It's very hard to get stuff right with the secp curves. That's one of the reasons for the move to curve25519 and similar. The book "Guide to Elliptic Curve Cryptography" by Hankerson, Menezes, and Vanstone is mostly very careful step by step instruction of how to do secp* arithmetic properly. It would still be useful to have some formal verification to help the assurance of of any particular implementation.
There are complete formulae for all prime-order Weierstrass curves. The work for secure implementation of prime-order curves is now simpler than for Edwards elliptic curves.
Unfortunately, adoption seems slow. I'm talking with a few people about how to move the ecosystem to something more secure like noble-curves, but it's tricky.

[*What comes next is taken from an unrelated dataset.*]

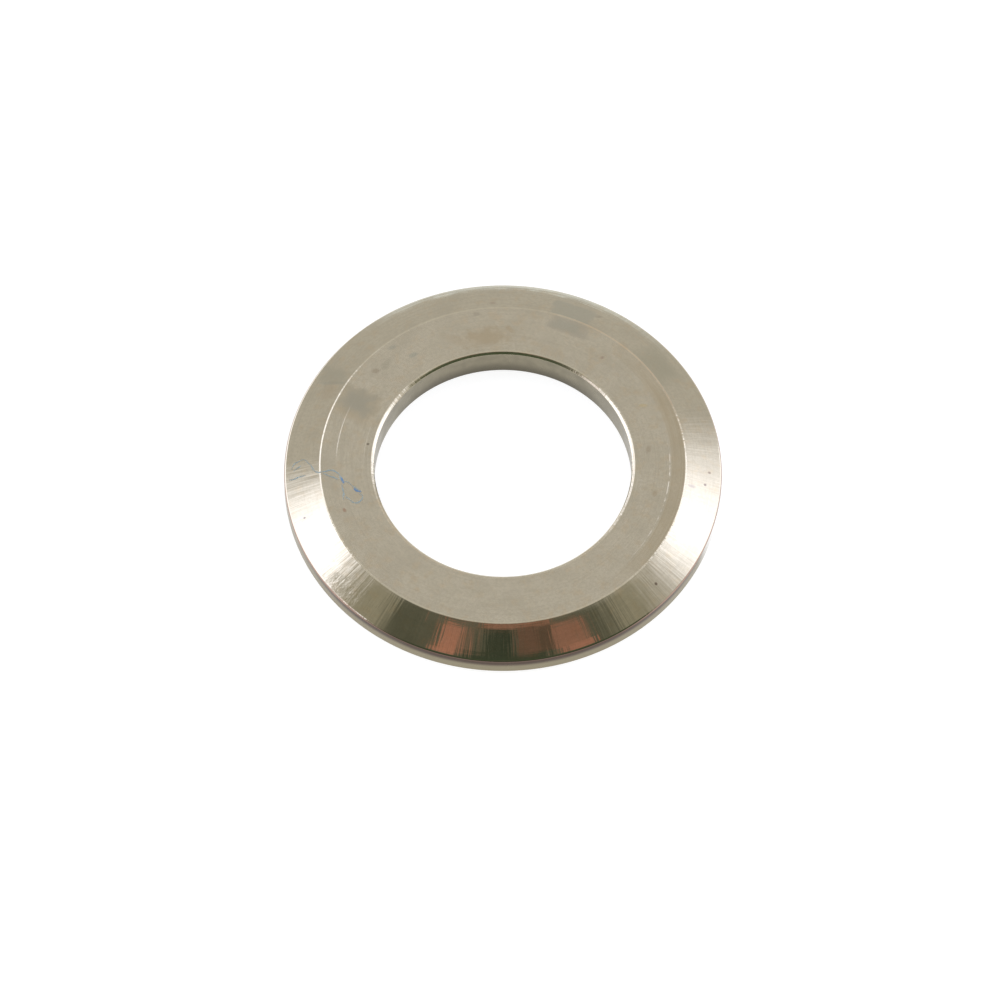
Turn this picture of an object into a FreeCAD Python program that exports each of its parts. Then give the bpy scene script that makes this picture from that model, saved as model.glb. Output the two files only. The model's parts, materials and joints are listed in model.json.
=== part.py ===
"""Dress washer: one flat ring turned from bar, with a wide bevel round its upper face.

It goes under the nut on a threaded bushing, seat down and bevel up. The ring lies on the XY plane with its
axis along +Z, and the origin is where the axis meets the seat. Sizes are in millimetres.
"""

import FreeCAD, Part
import os

import Sketcher

SIZES = {
    # Across the section, from the bore outwards: the flat upper face, then the bevel.
    "bore_diameter": 9.7,
    "face_width": 2.04,
    "bevel_width": 1.36,
    # Up the section, from the seat: the upright rim, then the fall of the bevel above it.
    "rim_height": 0.74,
    "bevel_height": 0.56,
    # Flat edge breaks: both ends of the bore, and the outer edge of the seat.
    "bore_edge_break": 0.08,
    "seat_edge_break": 0.07,
    # Polishing rolled over the two edges of the bevel: the one on the face and the one on the rim.
    "face_edge_radius": 0.2,
    "rim_edge_radius": 0.12,
}

BORE_RADIUS = "Sizes.bore_diameter / 2"
FACE_RADIUS = "Sizes.bore_diameter / 2 + Sizes.face_width"
RIM_RADIUS = "Sizes.bore_diameter / 2 + Sizes.face_width + Sizes.bevel_width"
SEAT_LEVEL = "0"
RIM_TOP_LEVEL = "Sizes.rim_height"
FACE_LEVEL = "Sizes.rim_height + Sizes.bevel_height"

ORIGIN_POINT = (-1, 1)
HORIZONTAL_AXIS = -1
START = 1
END = 2
SAME_PLACE = 1e-4


def make_sheet(doc):
    """The spreadsheet that holds the driving dimensions, one named cell each."""
    sheet = doc.addObject("Spreadsheet::Sheet", "Sizes")
    for row, (name, value) in enumerate(SIZES.items(), start=1):
        sheet.set(f"A{row}", name)
        sheet.set(f"B{row}", str(value))
        sheet.setAlias(f"B{row}", name)
    doc.recompute()
    return sheet


def worked_out(owner, expression):
    """The value that an expression on the sheet has now."""
    return float(owner.evalExpression(expression))


def add_size(sketch, name, kind, places, expression):
    """A dimension of the sketch, named and bound to the sheet."""
    constraint = Sketcher.Constraint(kind, *places, worked_out(sketch, expression))
    number = sketch.addConstraint(constraint)
    sketch.renameConstraint(number, name)
    sketch.setExpression(f"Constraints.{name}", expression)


def half_section(body):
    """Half of the ring's section, on the XZ plane: across is the radius and up is the height."""
    sketch = body.newObject("Sketcher::SketchObject", "HalfSection")
    plane = next(f for f in body.Origin.OriginFeatures if f.Role == "XZ_Plane")
    sketch.AttachmentSupport = [(plane, "")]
    sketch.MapMode = "FlatFace"

    bore = worked_out(sketch, BORE_RADIUS)
    face_edge = worked_out(sketch, FACE_RADIUS)
    outside = worked_out(sketch, RIM_RADIUS)
    rim_top = worked_out(sketch, RIM_TOP_LEVEL)
    top = worked_out(sketch, FACE_LEVEL)
    corners = [(bore, 0), (outside, 0), (outside, rim_top), (face_edge, top), (bore, top)]
    for here, there in zip(corners, corners[1:] + corners[:1]):
        sketch.addGeometry(Part.LineSegment(FreeCAD.Vector(*here, 0), FreeCAD.Vector(*there, 0)), False)

    seat, rim, bevel, face, wall = range(len(corners))
    for line, following in ((seat, rim), (rim, bevel), (bevel, face), (face, wall), (wall, seat)):
        sketch.addConstraint(Sketcher.Constraint("Coincident", line, END, following, START))
    for line in (seat, face):
        sketch.addConstraint(Sketcher.Constraint("Horizontal", line))
    for line in (rim, wall):
        sketch.addConstraint(Sketcher.Constraint("Vertical", line))
    sketch.addConstraint(Sketcher.Constraint("PointOnObject", seat, START, HORIZONTAL_AXIS))

    add_size(sketch, "bore_radius", "DistanceX", (*ORIGIN_POINT, seat, START), BORE_RADIUS)
    add_size(sketch, "face_width", "DistanceX", (face, END, face, START), "Sizes.face_width")
    add_size(sketch, "bevel_width", "DistanceX", (bevel, END, bevel, START), "Sizes.bevel_width")
    add_size(sketch, "rim_height", "DistanceY", (rim, START, rim, END), "Sizes.rim_height")
    add_size(sketch, "bevel_height", "DistanceY", (bevel, START, bevel, END), "Sizes.bevel_height")
    return sketch


def turned_blank(body):
    """The sharp-edged ring: its half section turned once about the upright axis."""
    sketch = half_section(body)
    blank = body.newObject("PartDesign::Revolution", "TurnedBlank")
    blank.Profile = sketch
    blank.ReferenceAxis = (sketch, ["V_Axis"])
    blank.Angle = 360
    body.Document.recompute()
    return blank


def ring_edge(feature, radius, level):
    """The name of the feature's round edge with this radius at this level, both expressions on the sheet."""
    wanted_radius = worked_out(feature, radius)
    wanted_level = worked_out(feature, level)
    for number, edge in enumerate(feature.Shape.Edges, start=1):
        if not isinstance(edge.Curve, Part.Circle):
            continue
        off_radius = abs(edge.Curve.Radius - wanted_radius)
        off_level = abs(edge.Curve.Center.z - wanted_level)
        if max(off_radius, off_level) < SAME_PLACE:
            return f"Edge{number}"
    raise RuntimeError(f"{feature.Label} has no round edge of radius {radius} at {level}")


def dress_edges(body, base, kind, name, size, places):
    """One chamfer or fillet feature on the base's round edges at these places, its size bound to the sheet."""
    feature = body.newObject(f"PartDesign::{kind}", name)
    feature.Base = (base, [ring_edge(base, radius, level) for radius, level in places])
    feature.setExpression("Size" if kind == "Chamfer" else "Radius", size)
    body.Document.recompute()
    if not feature.Shape.Volume < base.Shape.Volume:
        raise RuntimeError(f"{name} took nothing off")
    return feature


def make_washer(doc):
    """The washer, one solid: a turned blank with its edges broken and the bevel's edges rolled over."""
    body = doc.addObject("PartDesign::Body", "DressWasher")
    body.Label = "dress_washer"
    blank = turned_blank(body)
    bore_ends = [(BORE_RADIUS, SEAT_LEVEL), (BORE_RADIUS, FACE_LEVEL)]
    bored = dress_edges(body, blank, "Chamfer", "BoreEdgeBreaks", "Sizes.bore_edge_break", bore_ends)
    seat_rim = [(RIM_RADIUS, SEAT_LEVEL)]
    seated = dress_edges(body, bored, "Chamfer", "SeatEdgeBreak", "Sizes.seat_edge_break", seat_rim)
    face_rim = [(FACE_RADIUS, FACE_LEVEL)]
    faced = dress_edges(body, seated, "Fillet", "FaceEdgeRound", "Sizes.face_edge_radius", face_rim)
    rim_top = [(RIM_RADIUS, RIM_TOP_LEVEL)]
    body.Tip = dress_edges(body, faced, "Fillet", "RimEdgeRound", "Sizes.rim_edge_radius", rim_top)
    body.Placement = FreeCAD.Placement()
    return body


def check(doc, parts):
    """Stops the build if an object failed or a sub-part isn't one valid closed solid."""
    failed = [o.Label for o in doc.Objects if {"Invalid", "Error"} & set(o.State)]
    if failed:
        raise RuntimeError(f"these objects failed: {failed}")
    for part in parts:
        shape = part.Shape
        if shape.isNull() or not shape.isValid() or len(shape.Solids) != 1:
            raise RuntimeError(f"{part.Label} is not one valid solid")


def main():
    doc = FreeCAD.newDocument("DressWasher")
    make_sheet(doc)
    parts = [make_washer(doc)]
    doc.recompute()
    check(doc, parts)
    os.makedirs("parts", exist_ok=True)
    for part in parts:
        part.Shape.exportStep(f"parts/{part.Label}.step")
        box = part.Shape.optimalBoundingBox(False, False)
        print(
            f"{part.Label}: {box.XLength:.3f} x {box.YLength:.3f} x {box.ZLength:.3f} mm,"
            f" {part.Shape.Volume:.2f} mm3, {len(part.Shape.Faces)} faces"
        )


main()
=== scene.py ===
"""Dress washer: the plated finish of one turned ring, lying bevel up on a white table in soft light.

Lengths are in metres and angles in degrees, and what is given in millimetres says so. Places on the
washer are given from its axis, towards +X and +Y, or as an angle round it from +X towards +Y. The camera
looks from -Y.
"""

import json
from collections import namedtuple

import bpy
import numpy as np
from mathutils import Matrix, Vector


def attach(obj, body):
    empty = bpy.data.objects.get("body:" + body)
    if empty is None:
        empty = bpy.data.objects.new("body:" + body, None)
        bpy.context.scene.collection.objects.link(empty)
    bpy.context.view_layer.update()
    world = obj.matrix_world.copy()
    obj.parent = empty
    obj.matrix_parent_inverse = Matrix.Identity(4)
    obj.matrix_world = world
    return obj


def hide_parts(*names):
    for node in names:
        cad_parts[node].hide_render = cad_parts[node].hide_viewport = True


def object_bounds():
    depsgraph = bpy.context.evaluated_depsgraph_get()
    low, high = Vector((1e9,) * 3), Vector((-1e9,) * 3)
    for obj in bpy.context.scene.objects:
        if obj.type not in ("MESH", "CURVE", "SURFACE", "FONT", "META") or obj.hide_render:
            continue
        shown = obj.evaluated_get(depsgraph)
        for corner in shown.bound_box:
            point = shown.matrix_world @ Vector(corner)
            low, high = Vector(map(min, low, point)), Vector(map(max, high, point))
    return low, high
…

Specifically, there are responsible disclosure guidelines that came about to deal with the problem of people dropping 0day on a vendor with no prior warning. So the 90 days is a commonly-accepted amount of time to give a vendor to produce a fix. If the vendor needs more time they can request that the submitter give them an extension, although in this case it appears the vendor never responded, thus the repeated entries in the timeline saying "tried to contact vendor, no response" to show they tried to do the right thing.
No there aren't. "Responsible disclosure" is an Orwellian term invented by vendors to create the idea that publishing independent research without vendor permission is "irresponsible". It is absolutely not the case that researchers owe anybody 90 days, or are obligated to honor requests for extensions. Project Zero, which invented the 90-day-plus-extension system, does that as a courtesy.
The 90-day disclosure window is an arbitrary courtesy, not a binding contract about the behavior of either party. They probably had other things to do.
There are other vulnerabilities in that library too. I reported some (with some PRs) https://github.com/indutny/elliptic/pull/338, https://github.com/indutny/elliptic/pull/337, https://github.com/indutny/elliptic/issues/339 but I assume they'll never get fixed.
The library is dead and should be marked as vulnerable on npmjs tbh.
I wrote a shim library and posted it on their issue tracker: https://github.com/indutny/elliptic/issues/343
Unfortunately, adoption seems slow. I'm talking with a few people about how to move the ecosystem to something more secure like noble-curves, but it's tricky.
Remember to tell them what the problem is and how your library solves it.
curious why now. should they public it last year after 90-day disclosure window ended?